EXERCISE DIRECTIONS ▸
Repeat exactly the lines from the start through the line with "CHEEK_OUT = Vector((math.sin(CHEEK), -math.cos(CHEEK), 0))", both ends included.

MATERIAL ▸
-- Begin --
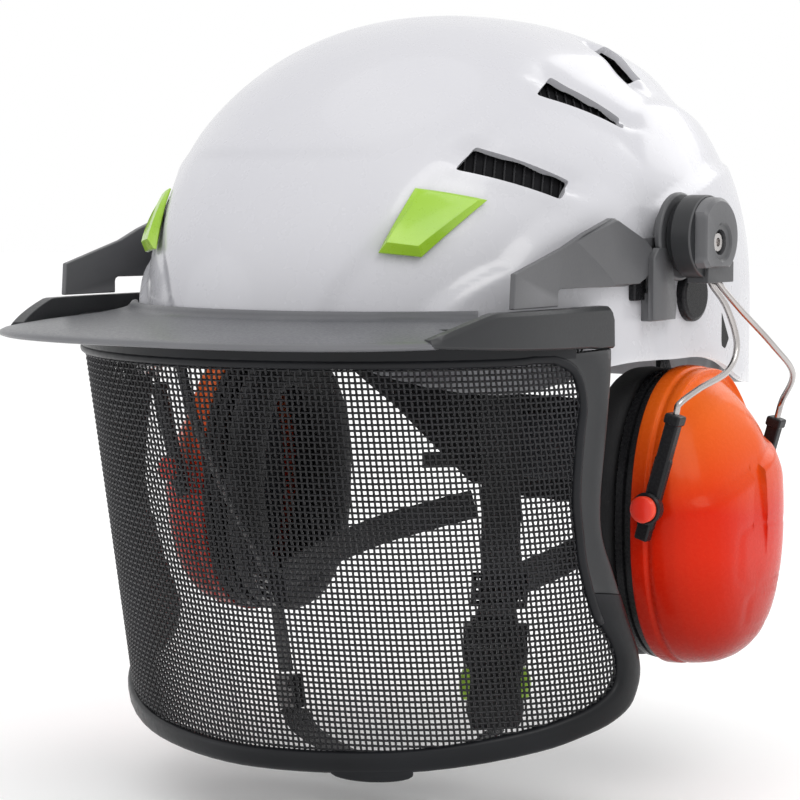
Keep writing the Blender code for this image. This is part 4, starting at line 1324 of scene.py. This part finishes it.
def nape():
    places = (0, 20, 35, 60, 82)
    low = mirror_table(places, (-92, -90, -84, -48, -24))
    high = mirror_table(places, (-44, -43, -44, -30, -10))
    strip = ring_strip(arc(8, 172, 110), RING_WALL + 1.4, 2.2, low, high)
    rear = HEAD_CENTRE_Y + HEAD_RADIUS
    housing = box((44, 5.2, 34), (0, rear + 10.6, KNOB_Z))
    piece("cradle", join(strip, housing), "black", "nape", "nape_cradle", bevel=0.5)
    cushion = []
    for angle in arc(66, 114, 31):
        ring = []
        for k in range(20):
            turn = 2 * math.pi * k / 20
            out = 0.9 + 1.6 * power(math.cos(turn), 0.8)
            ring.append(head_point(angle, out, KNOB_Z + 15 * power(math.sin(turn), 0.7)))
        cushion.append(ring)
    pad = piece("nape_cushion", loft(cushion), "pad", "nape")
    for hand, centre_z, first, last in (("left", KNOB_Z + 8, 40, 96), ("right", KNOB_Z - 8, 84, 140)):
        low, high = centre_z - RACK_HALF, centre_z + RACK_HALF
        strip = ring_strip(arc(first, last, 60), 6.0, 2.0, lambda angle: low, lambda angle: high, 6)
        piece(f"rack_{hand}_strip", strip, "grey", f"rack_{hand[0]}", f"rack_{hand}", sharp=40)


def knob():
    rear = HEAD_CENTRE_Y + HEAD_RADIUS
    profile = (
        (5.6, 4), (13.6, 4), (13.6, 14.6), (15, 17), (22.6, 17), (24.4, 15.4), (25, 13.6), (24.2, 12.4),
        (24.2, 4), (24.6, 1),
    )
    rings = []
    for place, radius in profile:
        middle = Vector((0, 0, KNOB_Z)) + Vector((0, rear + place, 0))
        ring = circle(middle, radius, "Y", KNOB_COUNT)
        if radius > 14:
            for i, point in enumerate(ring):
                groove = 1.4 * max(0, math.cos(2 * math.pi * i / KNOB_COUNT * KNOB_FLUTES)) ** 2
                ring[i] = point - (point - middle).normalized() * groove
        rings.append(ring)
    piece("knob", loft(rings), "rubber", "knob", "adjuster_knob", sharp=40)


head_ring()
crown_cushion()
nape()
knob()

# Webbing and buckle

WEB_WIDTH, WEB_WALL = 15, 1.5
BUCKLE = Vector((55, -50, -144))
CHEEK = math.radians(35)
CHEEK_OUT = Vector((math.sin(CHEEK), -math.cos(CHEEK), 0))


def web(name, path, facing, width, nodes, side=1):
    """Flat webbing with thicker edges; UVs are millimetres along and across, for the weave."""
    path = [Vector(point) for point in path]
    section = []
    for k in range(9):
        share = k / 4 - 1
        edge = 1 + 0.25 * (abs(share) > 0.8) - 0.5 * (abs(share) > 0.99)
        section.append((share, edge))
    section = section + [(share, -edge) for share, edge in section[::-1]]
    rings, travel, gone = [], [], 0.0
    for i, point in enumerate(path):
        along = tangent(path, i)
        out = Vector(facing[i] if isinstance(facing, list) else facing)
        out = (out - along * out.dot(along)).normalized()
        across = along.cross(out)
        rings.append([point + across * s * width / 2 + out * e * WEB_WALL / 2 for s, e in section])
        gone += (point - path[max(i - 1, 0)]).length
        travel.append(gone)
    bm = loft(rings)
    uv = bm.loops.layers.uv.new("weave")
    bm.verts.index_update()
    count = len(section)
    for face in bm.faces:
        for loop in face.loops:
            row, column = divmod(loop.vert.index, count)
            loop[uv].uv = (section[column][0] * width / 2, travel[row])
    piece(name, bm, "webbing", "helmet", nodes, side, sharp=60)


def frame_along(direction, out):
    along = Vector(direction).normalized()
    out = (Vector(out) - along * Vector(out).dot(along)).normalized()
    return (along.cross(out), out, along)


def ladder(name, centre, along, out, node_name, side=1):
    """A strap adjuster: two side rails and three bars that the webbing weaves through."""
    axes = across, out, along = frame_along(along, out)
    parts = [box((2.0, 6.6, 12), centre + across * reach, axes) for reach in (10, -10)]
    for shift in (-5, 0, 5):
        for high in (2.4, -2.4):
            parts.append(box((19, 1.5, 2.2), centre + along * shift + out * high, axes))
    piece(name, join(*parts), "black", "helmet", node_name, side, bevel=0.4)


def anchor(side, hand):
    axes = frame_along((0, 0, 1), (0.68, -0.73, 0))
    body = box((18, 3.6, 20), (78.5, -84.5, 3), axes)
    rivet = turned([(0, 4), (1.2, 4), (1.8, 2.8)], (0, 0, 0), "Z", 24)
    rivet.transform(Matrix(axes).transposed().to_4x4() @ Matrix.Rotation(math.radians(90), 4, "X"))
    rivet.transform(Matrix.Translation((78.5, -84.5, 5)))
    piece(f"anchor_{hand}", join(body, rivet), "black", "helmet", f"strap_anchor_{hand}", side, bevel=0.6)


STRAP_TOP = Vector((78.5, -84, -7.6))
SLIDER = Vector((52, -42, -160))
JUNCTIONS = {"left": Vector((62, -58, -104)), "right": Vector((62, -42, -117))}
REAR_ROUTES = {
    "left": ((68, -18, -96), (72, 20, -86), (67, 48, -76)),
    "right": ((69, 0, -110), (66, 40, -103), (52, 68, -97), (40, 80, -93)),
}
CHIN_ROUTE = ((-38, -46, -176), (0, -54, -182), (36, -53, -177))
CHIN_MIDDLE = Vector((0, -40, -100))
ROUTE_STEP = 3


def front_straps():
    """From the anchors through the strap adjusters, to the buckle on the left and the slider on the right."""
    for side, hand, upper, lower, end, overlap in (
        (1, "left", (76, -79, -40), (69, -68, -76), BUCKLE + Vector((0, 0, 26.2)), (0, 0, 0)),
        (-1, "right", (76, -77, -40), (69, -62, -78), SLIDER, (1.9, 0, 8)),
    ):
        junction = JUNCTIONS[hand]
        route = smooth_route([STRAP_TOP, upper, lower, junction, end + Vector(overlap)], ROUTE_STEP)
        web(f"front_strap_{hand}", route, CHEEK_OUT, WEB_WIDTH, f"strap_front_{hand}", side)
        ladder(f"adjuster_{hand}", junction, end - Vector(lower), CHEEK_OUT, f"strap_adjuster_{hand}", side)


def slider():
    axes = frame_along((10, 0, 43), CHEEK_OUT)
    parts = [box((21, 5.6, 14), SLIDER, axes)]
    for shift in (3, -3):
        parts.append(box((17, 1.0, 3), SLIDER + axes[1] * 2.8 + axes[2] * shift, axes))
    piece("slider", join(*parts), "black", "helmet", "length_adjuster", -1, bevel=0.6)


def rear_straps():
    for side, hand in SIDES:
        start = JUNCTIONS[hand] + Vector((2.0, 11.5, 3))
        route = smooth_route([start, *REAR_ROUTES[hand]], ROUTE_STEP)
        facing = [Vector((1, max(point.y - 10, 0) / 40, 0)) for point in route]
        web(f"rear_strap_{hand}", route, facing, WEB_WIDTH - 2, f"strap_rear_{hand}", side)


def chin_strap():
    right_end = SLIDER + Vector((-1.8, 0, -8.2))
    right_end.x = -right_end.x
    route = smooth_route([right_end, *CHIN_ROUTE, BUCKLE + Vector((0, 0, -17.6))], ROUTE_STEP)
    facing = [(point - CHIN_MIDDLE) * Vector((1, 0.4, 1)) for point in route]
    web("chin_web", route, facing, WEB_WIDTH, "chin_strap")


SOCKET_RINGS = (
    (-16, 9, 3.2), (-14.5, 10, 4.4), (-9, 11.5, 5), (-3, 11, 5), (7, 10.4, 5), (11, 12.6, 5), (15, 13.2, 4.8),
    (16, 12.8, 4.4),
)
PRONG_RINGS = ((-5.5, 1.6), (-4, 2.6), (0, 3.1), (3, 2.8), (6, 1.4), (7, 0.6))


def buckle():
    """Side-release buckle: waisted socket, ribbed plug and two lime prongs."""
    across = Vector((math.cos(CHEEK), math.sin(CHEEK), 0))
    up = Vector((0, 0, 1))
    rings = [
        [BUCKLE + across * half * c + CHEEK_OUT * thick * s + up * z for c, s in oval(32, 0.5)]
        for z, half, thick in SOCKET_RINGS
    ]
    piece("buckle_body", loft(rings), "black", "helmet", "buckle_socket", sharp=35)
    axes = (across, CHEEK_OUT, up)
    base = BUCKLE + up * 20.6
    parts = [box((25, 8.2, 8.2), base, axes)]
    for shift in (-2, 0, 2):
        parts.append(box((14, 0.8, 0.9), base + CHEEK_OUT * 4.3 + up * shift, axes))
    for out in (2, -2.6):
        parts.append(box((18, 3, 2), base + up * 5.6 + CHEEK_OUT * out, axes))
    piece("buckle_latch", join(*parts), "black", "helmet", "buckle_plug", bevel=0.6)
    for sign, hand in SIDES:
        rings = []
        for z, reach in PRONG_RINGS:
            centre = BUCKLE + across * sign * 11.2 + up * (z + 1)
            rings.append([centre + across * reach * c + CHEEK_OUT * 3.6 * s for c, s in oval(24, 0.7)])
        piece(f"prong_{hand}", loft(rings), "lime", f"prong_{hand[0]}", f"buckle_prong_{hand}", sharp=40)


for side, hand in SIDES:
    anchor(side, hand)
front_straps()
slider()
rear_straps()
chin_strap()
buckle()

# Studio

FLOOR_LEVEL, FLOOR_DROP, FLOOR_HALF = -0.19, 1.0, 6
FLOOR_GLOW, WORLD_GLOW = 0.07, 1.0
AIM = Vector((0, -0.02, -0.03))
# Name, place and size in metres, power in watts, colour.
LAMPS = (
    ("key", (1.3, -0.7, 1.3), 1.0, 8.4, (1.0, 0.99, 0.97)),
    ("fill", (-1.3, -1.2, 0.1), 1.2, 2.5, (0.95, 0.96, 1.0)),
    ("top", (-0.2, 0.1, 1.8), 1.4, 2, (1, 1, 1)),
    ("back", (0.3, 1.6, 1.0), 1.2, 5, (1, 1, 1)),
)


def make_floor():
    bm = bmesh.new()
    bmesh.ops.create_grid(bm, x_segments=2, y_segments=2, size=FLOOR_HALF)
    mesh = bpy.data.meshes.new("floor")
    bm.to_mesh(mesh)
    bm.free()
    floor = add("floor", mesh)
    floor.location = (0, 0, min(CAD_BOX[0][2], FLOOR_LEVEL) - FLOOR_DROP * MM)
    tree, shader, coords = new_shader("floor")
    drift = noise(tree, coords.outputs["Object"], 1.5, 2)
    shade = mix_colour(tree, drift, (0.96, 0.96, 0.962), (0.98, 0.98, 0.98))
    tree.links.new(shade, shader.inputs["Base Color"])
    put(shader, Roughness=0.9, Emission_Color=(1, 1, 1, 1), Emission_Strength=FLOOR_GLOW)
    mesh.materials.append(MADE["floor"])


def studio():
    world = bpy.data.worlds.new("studio")
    world.use_nodes = True
    put(world.node_tree.nodes["Background"], Color=(1, 1, 1, 1), Strength=WORLD_GLOW)
    bpy.context.scene.world = world
    for name, place, size, energy, colour in LAMPS:
        data = bpy.data.lights.new(name, "AREA")
        data.shape, data.size, data.energy, data.color = "DISK", size, energy, colour
        lamp = add(name, data)
        lamp.location = place
        lamp.rotation_mode = "QUATERNION"
        lamp.rotation_quaternion = (AIM - Vector(place)).to_track_quat("-Z", "Y")
    bpy.context.scene.view_settings.view_transform = "Standard"


make_floor()
studio()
-- End --
OUTPUT OF THE TASK ▸
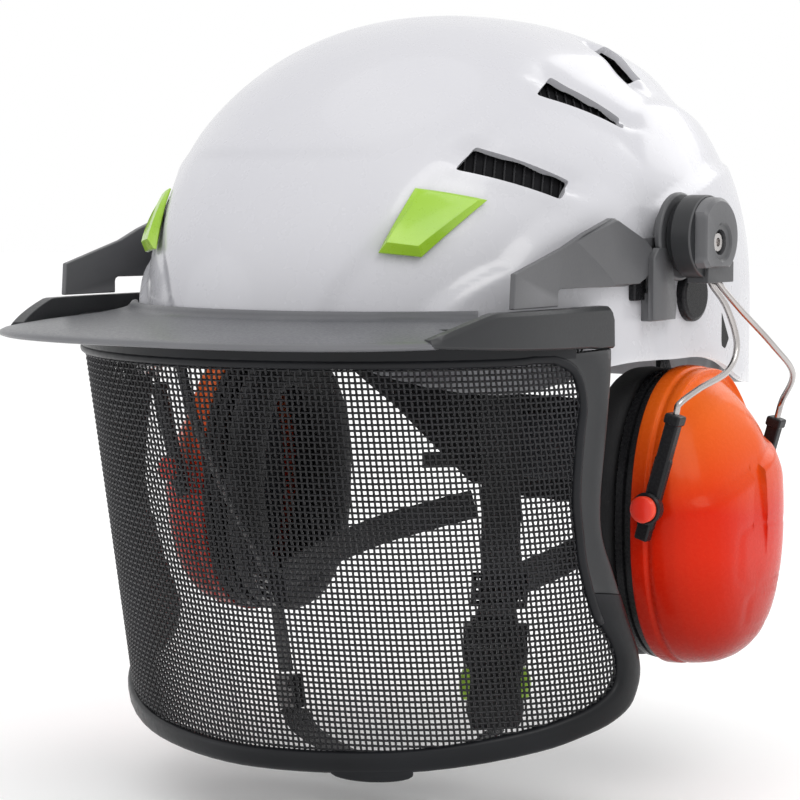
Keep writing the Blender code for this image. This is part 4, starting at line 1324 of scene.py. This part finishes it.
def nape():
    places = (0, 20, 35, 60, 82)
    low = mirror_table(places, (-92, -90, -84, -48, -24))
    high = mirror_table(places, (-44, -43, -44, -30, -10))
    strip = ring_strip(arc(8, 172, 110), RING_WALL + 1.4, 2.2, low, high)
    rear = HEAD_CENTRE_Y + HEAD_RADIUS
    housing = box((44, 5.2, 34), (0, rear + 10.6, KNOB_Z))
    piece("cradle", join(strip, housing), "black", "nape", "nape_cradle", bevel=0.5)
    cushion = []
    for angle in arc(66, 114, 31):
        ring = []
        for k in range(20):
            turn = 2 * math.pi * k / 20
            out = 0.9 + 1.6 * power(math.cos(turn), 0.8)
            ring.append(head_point(angle, out, KNOB_Z + 15 * power(math.sin(turn), 0.7)))
        cushion.append(ring)
    pad = piece("nape_cushion", loft(cushion), "pad", "nape")
    for hand, centre_z, first, last in (("left", KNOB_Z + 8, 40, 96), ("right", KNOB_Z - 8, 84, 140)):
        low, high = centre_z - RACK_HALF, centre_z + RACK_HALF
        strip = ring_strip(arc(first, last, 60), 6.0, 2.0, lambda angle: low, lambda angle: high, 6)
        piece(f"rack_{hand}_strip", strip, "grey", f"rack_{hand[0]}", f"rack_{hand}", sharp=40)


def knob():
    rear = HEAD_CENTRE_Y + HEAD_RADIUS
    profile = (
        (5.6, 4), (13.6, 4), (13.6, 14.6), (15, 17), (22.6, 17), (24.4, 15.4), (25, 13.6), (24.2, 12.4),
        (24.2, 4), (24.6, 1),
    )
    rings = []
    for place, radius in profile:
        middle = Vector((0, 0, KNOB_Z)) + Vector((0, rear + place, 0))
        ring = circle(middle, radius, "Y", KNOB_COUNT)
        if radius > 14:
            for i, point in enumerate(ring):
                groove = 1.4 * max(0, math.cos(2 * math.pi * i / KNOB_COUNT * KNOB_FLUTES)) ** 2
                ring[i] = point - (point - middle).normalized() * groove
        rings.append(ring)
    piece("knob", loft(rings), "rubber", "knob", "adjuster_knob", sharp=40)


head_ring()
crown_cushion()
nape()
knob()

# Webbing and buckle

WEB_WIDTH, WEB_WALL = 15, 1.5
BUCKLE = Vector((55, -50, -144))
CHEEK = math.radians(35)
CHEEK_OUT = Vector((math.sin(CHEEK), -math.cos(CHEEK), 0))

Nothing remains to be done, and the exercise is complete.